Micha Mandel, PhD, is professor of statistics at the Hebrew University of Jerusalem. Micha has vast experience teaching at all levels from undergraduate to PhD students, and has been engaged with a wide range of problems in medicine and health care. His interaction with students and researchers from different fields led him to develop tools to explain sophisticated statistical concepts and methods in ways that are accessible to many audiences. His main areas of research include biased sampling, survival analysis, and forensic statistics, but he continues to expand his reach, most recently to the estimation of COVID-19 natural history. He has published in many high-profile statistical journals including Biometrics, Biometrika, Journal of the American Statistical Association, and Statistics in Medicine. Micha received his PhD in Statistics from the Hebrew University of Jerusalem.

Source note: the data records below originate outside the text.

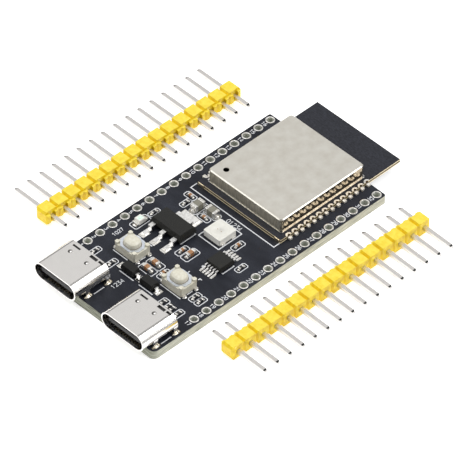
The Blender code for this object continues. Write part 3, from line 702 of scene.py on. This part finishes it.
for count, turned in ((1, False), (2, True)):
    low, high = (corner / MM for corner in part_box(f"bulk_capacitor_{count}"))
    middle = (low + high) / 2
    long, wide = ((high - low).y, (high - low).x) if turned else ((high - low).x, (high - low).y)
    bm = bmesh.new()
    for side in (1, -1):
        near, far = sorted((side * (0.26 * long), side * (long / 2 + 0.02)))
        block(bm, (near, -wide / 2 - 0.02, low.z - 0.02), (far, wide / 2 + 0.02, high.z + 0.02), 0.08)
        mound(bm, (side * (long / 2 + 0.12), 0), (0.42, 0.52 * wide), 0.5)
    bmesh.ops.transform(bm, verts=bm.verts, matrix=turned_to(middle.xy, turned))
    finish_piece(f"bulk_capacitor_{count}_ends", bm, "board", "pin_tin", solder)

# ---------------------------------------------------------------- the radio module's own board
# A thin black board soldered flat on the main one by half-round, gold-plated holes along both
# sides. Its end hangs over the main board's, where the aerial is printed under the mask.
MODULE_LOW, MODULE_HIGH = (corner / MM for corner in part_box("module_board"))
MODULE_TOP = MODULE_HIGH.z
CAN_LOW, CAN_HIGH = (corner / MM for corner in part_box("shield_can"))
NOTCH_PITCH = 1.27
NOTCH_X = [2.95 + NOTCH_PITCH * i for i in range(14)]
NOTCH_R = 0.25
NOTCH_STEPS = 10
RING_WIDE = 0.27
# The walls of the half-round holes are painted dark brown: painted shade inside the gold-plated holes.
half_hole_painted_shade = clouded(
    "half_hole_wall", (0.3, 0.2, 0.1), 0.4, 0.15, (0.12, 0.07, 0.04), (0.5, 0.36, 0.2), metallic=0.6)
joint_solder = clouded(
    "joint_solder", (0.8, 0.78, 0.73), 0.3, 0.2, (0.6, 0.57, 0.5), (0.95, 0.93, 0.88), metallic=0.45)
module_mask, module_bsdf = shader("module_mask", (0.011, 0.012, 0.018), 0.5, Specular_IOR_Level=0.3)
weave = grain(module_mask, 0.15, stretch=(1, 0.35, 1), detail=4.0)
fibre = grain(module_mask, 0.4, stretch=(0.5, 0.5, 3))
coat = mixed(module_mask, weave, (0.009, 0.01, 0.015), (0.024, 0.026, 0.036))
height = axis_of(module_mask, "Object", "Z")
through = {"From Min": MODULE_LOW.z * MM, "From Max": MODULE_TOP * MM, "To Min": -1, "To Max": 1}
level = node(module_mask, "MapRange", {"Value": height, **through}).outputs[0]
copper = maths(module_mask, "GREATER_THAN", maths(module_mask, "ABSOLUTE", level), 0.5)
core = mixed(module_mask, fibre, (0.06, 0.045, 0.03), (0.2, 0.16, 0.1))
edge = mixed(module_mask, copper, core, (0.95, 0.82, 0.56))
side = sides_only(module_mask)
surface = mixed(module_mask, side, coat, edge)
wire(module_mask, module_bsdf, surface, spread(module_mask, side, 0.5, 0.6), weave, 0.006)
dress(module_mask, "module_board")
bm = bmesh.new()
for x in NOTCH_X:
    for side in (1, -1):
        edge_y = MODULE_HIGH.y if side > 0 else MODULE_LOW.y
        arcs = []
        for radius, z in (
            (NOTCH_R - 0.03, BOARD_TOP + 0.06), (NOTCH_R - 0.03, MODULE_TOP + 0.03),
            (NOTCH_R + RING_WIDE, MODULE_TOP + 0.03), (NOTCH_R + RING_WIDE, MODULE_TOP - 0.01),
        ):
            arc = []
            for step in range(NOTCH_STEPS + 1):
                angle = math.pi * step / NOTCH_STEPS
                away = Vector((math.cos(angle), -side * math.sin(angle), 0))
                arc.append(bm.verts.new((Vector((x, edge_y, z)) + away * radius) * MM))
            arcs.append(arc)
        for first, second, paint in zip(arcs, arcs[1:], (0, 1, 1)):
            for i in range(NOTCH_STEPS):
                face = bm.faces.new((first[i], first[i + 1], second[i + 1], second[i]))
                face.material_index = paint
finish_piece("module_edge_pads", bm, "board", "pin_tin", half_hole_painted_shade, joint_solder)
bm = bmesh.new()
for x in NOTCH_X:
    for side in (1, -1):
        edge_y = MODULE_HIGH.y if side > 0 else MODULE_LOW.y
        y = edge_y + side * 0.3
        block(bm, (x - 0.3, y - 0.27, BOARD_TOP), (x + 0.3, y + 0.33, BOARD_TOP + 0.45), 0.12)
x = MODULE_LOW.x
for y in (MODULE_HIGH.y - 0.75, MODULE_LOW.y + 0.75):
    block(bm, (x - 0.1, y - 0.55, BOARD_TOP), (x + 0.1, y + 0.55, MODULE_TOP - 0.05), 0.06, paint=1)
finish_piece("module_solder", bm, "board", "pin_tin", joint_solder, gold)

# ---------------------------------------------------------------- the screening can
# Drawn tin-plated steel over the radio's chips, faintly stained on top and soldered to the module all
# round its foot. Its two ends are painted brighter and its flanks browner: painted reflection.
can_tin, can_bsdf = shader("can_tin", (0.66, 0.63, 0.58), 0.35, metallic=1.0)
stain = grain(can_tin, 1.6, detail=5.0, low=0.3, high=0.7)
brushed = grain(can_tin, 0.3, stretch=(1, 1, 0.2))
side = sides_only(can_tin)
top_colour = mixed(can_tin, stain, (0.64, 0.61, 0.545), (0.73, 0.71, 0.65))
x_facing_painted_light = maths(can_tin, "ABSOLUTE", axis_of(can_tin, "Normal", "X"))
smoothness = spread(can_tin, side, 0.36, spread(can_tin, x_facing_painted_light, 0.12, 0.5))
# The ends' brighter copy and the flanks' browner copy of the tin are painted reflection.
ends = mixed(can_tin, brushed, (0.62, 0.58, 0.48), (0.82, 0.78, 0.66))
flanks_painted_reflection = mixed(can_tin, brushed, (0.3, 0.235, 0.155), (0.44, 0.37, 0.27))
sides_painted_reflection = mixed(can_tin, x_facing_painted_light, flanks_painted_reflection, ends)
wire(can_tin, can_bsdf, mixed(can_tin, side, top_colour, sides_painted_reflection), smoothness, stain, 0.01)
dress(can_tin, "shield_can")
inside_chip = clouded("inside_chip", (0.01, 0.01, 0.01), 0.4, 0.2, (0.008, 0.008, 0.008), (0.02, 0.02, 0.02))
dress(inside_chip, "processor_chip", "memory_chip")
crystal_can = clouded(
    "crystal_can", (0.6, 0.58, 0.54), 0.25, 0.2, (0.5, 0.48, 0.44), (0.7, 0.68, 0.63), metallic=1.0)
dress(crystal_can, "clock_crystal")
bm = bmesh.new()
for y, wide in ((CAN_LOW.y - 0.08, 0.2), (CAN_HIGH.y + 0.08, 0.2)):
    ribbon(bm, ((CAN_LOW.x + 0.1, y), (CAN_HIGH.x - 0.1, y)), wide, MODULE_TOP - 0.01, 0.06)
for x, wide in ((CAN_LOW.x - 0.04, 0.09), (CAN_HIGH.x + 0.04, 0.09)):
    ribbon(bm, ((x, CAN_LOW.y + 0.1), (x, CAN_HIGH.y - 0.1)), wide, MODULE_TOP - 0.01, 0.05)
finish_piece("can_seam", bm, "board", "can_tin", solder)

# ---------------------------------------------------------------- the two pin strips
# Sixteen square, tin-plated brass pins pressed through a row of yellow nylon blocks. The strips
# are supplied loose, to be soldered into the plated holes by the buyer.
yellow, yellow_bsdf = shader("yellow_nylon", (0.84, 0.57, 0.02), 0.38)
dye = grain(yellow, 0.7, detail=5.0)
# The strips' upright faces take a deeper, darker yellow than their tops: painted shade.
lit = mixed(yellow, dye, (0.82, 0.62, 0.03), (0.88, 0.72, 0.07))
deep = mixed(yellow, dye, (0.76, 0.5, 0.0), (0.88, 0.66, 0.0))
surface = mixed(yellow, sides_only(yellow, 0.9), lit, deep)
wire(yellow, yellow_bsdf, surface, spread(yellow, dye, 0.45, 0.32), grain(yellow, 0.12), 0.004)
# The dark spot on the pins' upper faces near their -Y end is painted shade.
SHADE_SPOT_FROM, SHADE_SPOT_TO = 0.018, 0.042  # the dark spot by a pin's -Y end, in shares of its length
pin_tin, pin_bsdf = shader("pin_tin", (0.72, 0.69, 0.66), 0.3, metallic=1.0)
drawn = grain(pin_tin, 0.2, stretch=(1, 0.1, 1))
along_pin = axis_of(pin_tin, "Generated", "Y")
past = maths(pin_tin, "GREATER_THAN", along_pin, SHADE_SPOT_FROM)
before = maths(pin_tin, "LESS_THAN", along_pin, SHADE_SPOT_TO)
upper = maths(pin_tin, "GREATER_THAN", axis_of(pin_tin, "Normal", "Z"), 0.5)
tip = maths(pin_tin, "MULTIPLY", maths(pin_tin, "MULTIPLY", past, before), upper)
shank = mixed(pin_tin, drawn, (0.68, 0.655, 0.63), (0.76, 0.74, 0.72))
wire(pin_tin, pin_bsdf, mixed(pin_tin, tip, shank, (0.03, 0.03, 0.03)), spread(pin_tin, drawn, 0.32, 0.26))
for count in (1, 2):
    dress(yellow, f"header_{count}_housing")
    dress(pin_tin, *(f"header_{count}_pin_{i:02d}" for i in range(1, HOLES + 1)))
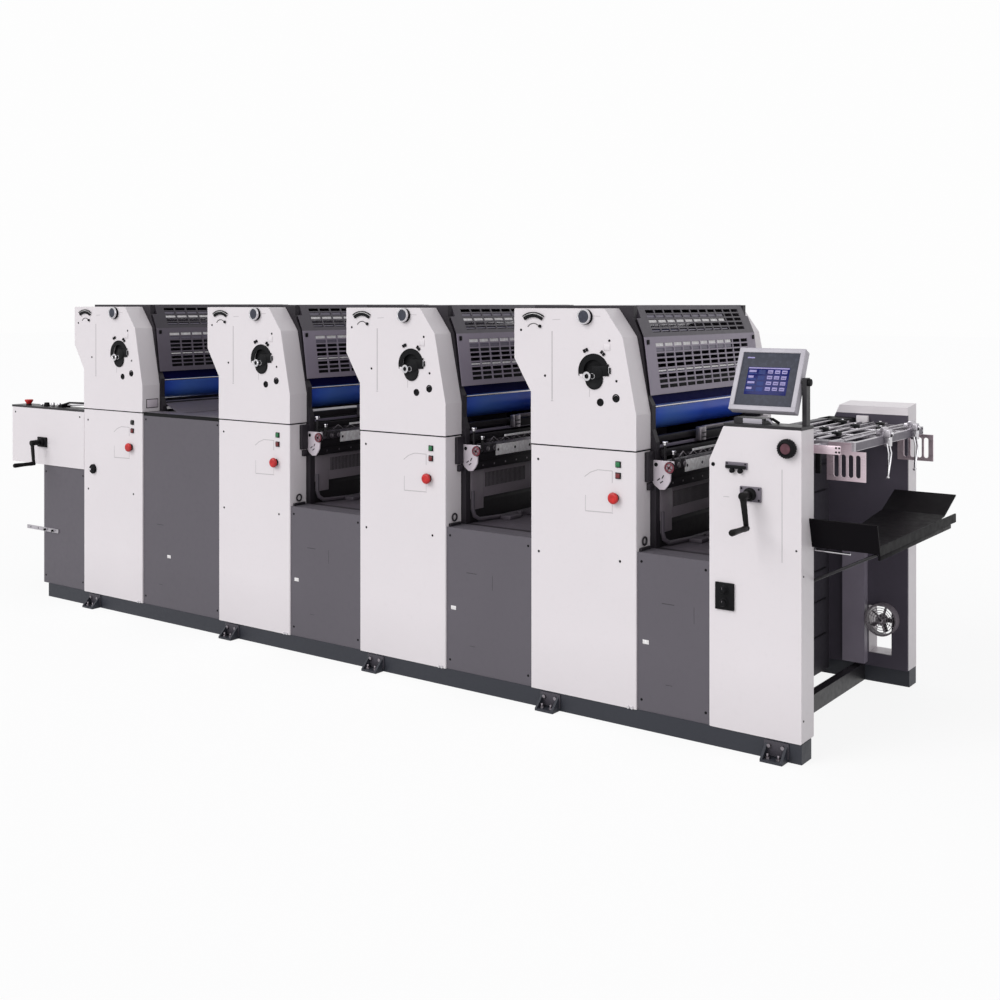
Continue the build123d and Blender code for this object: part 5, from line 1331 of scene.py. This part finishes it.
class PRESS_OT_stage(bpy.types.Operator):
    """White floor and surroundings, soft lamps and the camera"""

    bl_idname = "press.stage"
    bl_label = "Stage"

    def execute(self, context):
        scene = context.scene
        settings = scene.press_stage
        scene.view_settings.view_transform = "Standard"
        world = scene.world = bpy.data.worlds.new("studio_surroundings")
        world.use_nodes = True
        tree = world.node_tree
        tree.nodes.clear()
        soft = add_node(tree, "ShaderNodeBackground", Color=(0.97, 0.97, 1.0, 1), Strength=settings.world_strength)
        white = add_node(tree, "ShaderNodeBackground", Color=(0.985, 0.985, 0.985, 1), Strength=1.0)
        show(tree, soft.outputs["Background"], white.outputs["Background"], "ShaderNodeOutputWorld")

        floor_mesh = bmesh.new()
        bmesh.ops.create_grid(floor_mesh, x_segments=1, y_segments=1, size=60.0)
        data = bpy.data.meshes.new("studio_floor")
        floor_mesh.to_mesh(data)
        floor_mesh.free()
        material = bpy.data.materials.new("studio_floor")
        material.use_nodes = True
        tree = material.node_tree
        tree.nodes.clear()
        matt = add_node(tree, "ShaderNodeBsdfDiffuse", Color=(0.12, 0.12, 0.12, 1))
        glow = add_node(tree, "ShaderNodeEmission", Color=(1, 1, 1, 1), Strength=0.88)
        plain = add_node(tree, "ShaderNodeBsdfDiffuse", Color=(0.6, 0.6, 0.6, 1))
        both = tree.nodes.new("ShaderNodeAddShader")
        join(tree, matt.outputs["BSDF"], both.inputs[0])
        join(tree, glow.outputs["Emission"], both.inputs[1])
        show(tree, plain.outputs["BSDF"], both.outputs["Shader"], "ShaderNodeOutputMaterial")
        data.materials.append(material)
        add_object("studio_floor", data)

        lamp("key_lamp", settings.sun_strength, 40, (0.38, 0.74, -0.55))
        lamp("end_lamp", settings.fill_strength, 50, (-0.85, 0.2, -0.2))
        lamp("bay_lamp", settings.bay_strength, 30, (-0.45, 0.88, -0.2))

        lens = bpy.data.cameras.new("photo_camera")
        lens.lens, lens.sensor_width, lens.shift_y, lens.clip_end = settings.lens, 36.0, -0.1979, 200.0
        camera = scene.camera = add_object("photo_camera", lens)
        camera.location = (4.2558, -5.1705, 1.7266)
        camera.rotation_euler = (math.radians(90), 0, math.radians(36.1846))
        return {"FINISHED"}


class PRESS_PT_sidebar(bpy.types.Panel):
    """Sidebar page with the press's settings and steps"""

    bl_label = "Offset press"
    bl_idname = "PRESS_PT_sidebar"
    bl_space_type = "VIEW_3D"
    bl_region_type = "UI"
    bl_category = "Press"

    def draw(self, context):
        layout = self.layout
        for group in ("press_finish", "press_size", "press_stage"):
            settings = getattr(context.scene, group)
            box = layout.box()
            for name in settings.bl_rna.properties.keys():
                if name not in ("rna_type", "name"):
                    box.prop(settings, name)
        column = layout.column(align=True)
        for operator in OPERATORS:
            column.operator(operator.bl_idname)


OPERATORS = (
    PRESS_OT_base, PRESS_OT_frames, PRESS_OT_housings, PRESS_OT_operator_controls, PRESS_OT_guards,
    PRESS_OT_cylinders, PRESS_OT_rollers, PRESS_OT_covers, PRESS_OT_bays, PRESS_OT_cranks, PRESS_OT_feeder,
    PRESS_OT_delivery, PRESS_OT_fan, PRESS_OT_sheet_rails, PRESS_OT_tray, PRESS_OT_screen, PRESS_OT_stage,
)
GROUPS = (PressFinishSettings, PressSizeSettings, PressStageSettings)


def register():
    """Registers the settings, the operators and the panel."""
    for item in GROUPS + OPERATORS + (PRESS_PT_sidebar,):
        bpy.utils.register_class(item)
    bpy.types.Scene.press_finish = PointerProperty(type=PressFinishSettings)
    bpy.types.Scene.press_size = PointerProperty(type=PressSizeSettings)
    bpy.types.Scene.press_stage = PointerProperty(type=PressStageSettings)


def unregister():
    """Removes what register added."""
    for name in ("press_finish", "press_size", "press_stage"):
        delattr(bpy.types.Scene, name)
    for item in reversed(GROUPS + OPERATORS + (PRESS_PT_sidebar,)):
        bpy.utils.unregister_class(item)


def main():
    """Builds every piece in order."""
    register()
    mix_finishes()
    for operator in OPERATORS:
        group, name = operator.bl_idname.split(".")
        getattr(getattr(bpy.ops, group), name)()


if __name__ == "__main__":
    main()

Roman Gulati, MS, has been a senior statistical analyst at the Fred Hutchinson Cancer Research Center since 2005. Mr. Gulati is a designer, developer, and analyst of statistical models to investigate population impacts of national clinical practice patterns and cancer control policies. He has led or contributed to many independent and collaborative modeling studies for the Cancer Intervention and Surveillance Modeling Network of the National Cancer Institute. He is also chief biostatistician for the prostate cancer research program at the Fred Hutch and the University of Washington, supporting many molecular, preclinical, and clinical research studies. Mr. Gulati received graduate training first in mathematics and then in Chinese before earning his MS in Statistics from Oregon State University.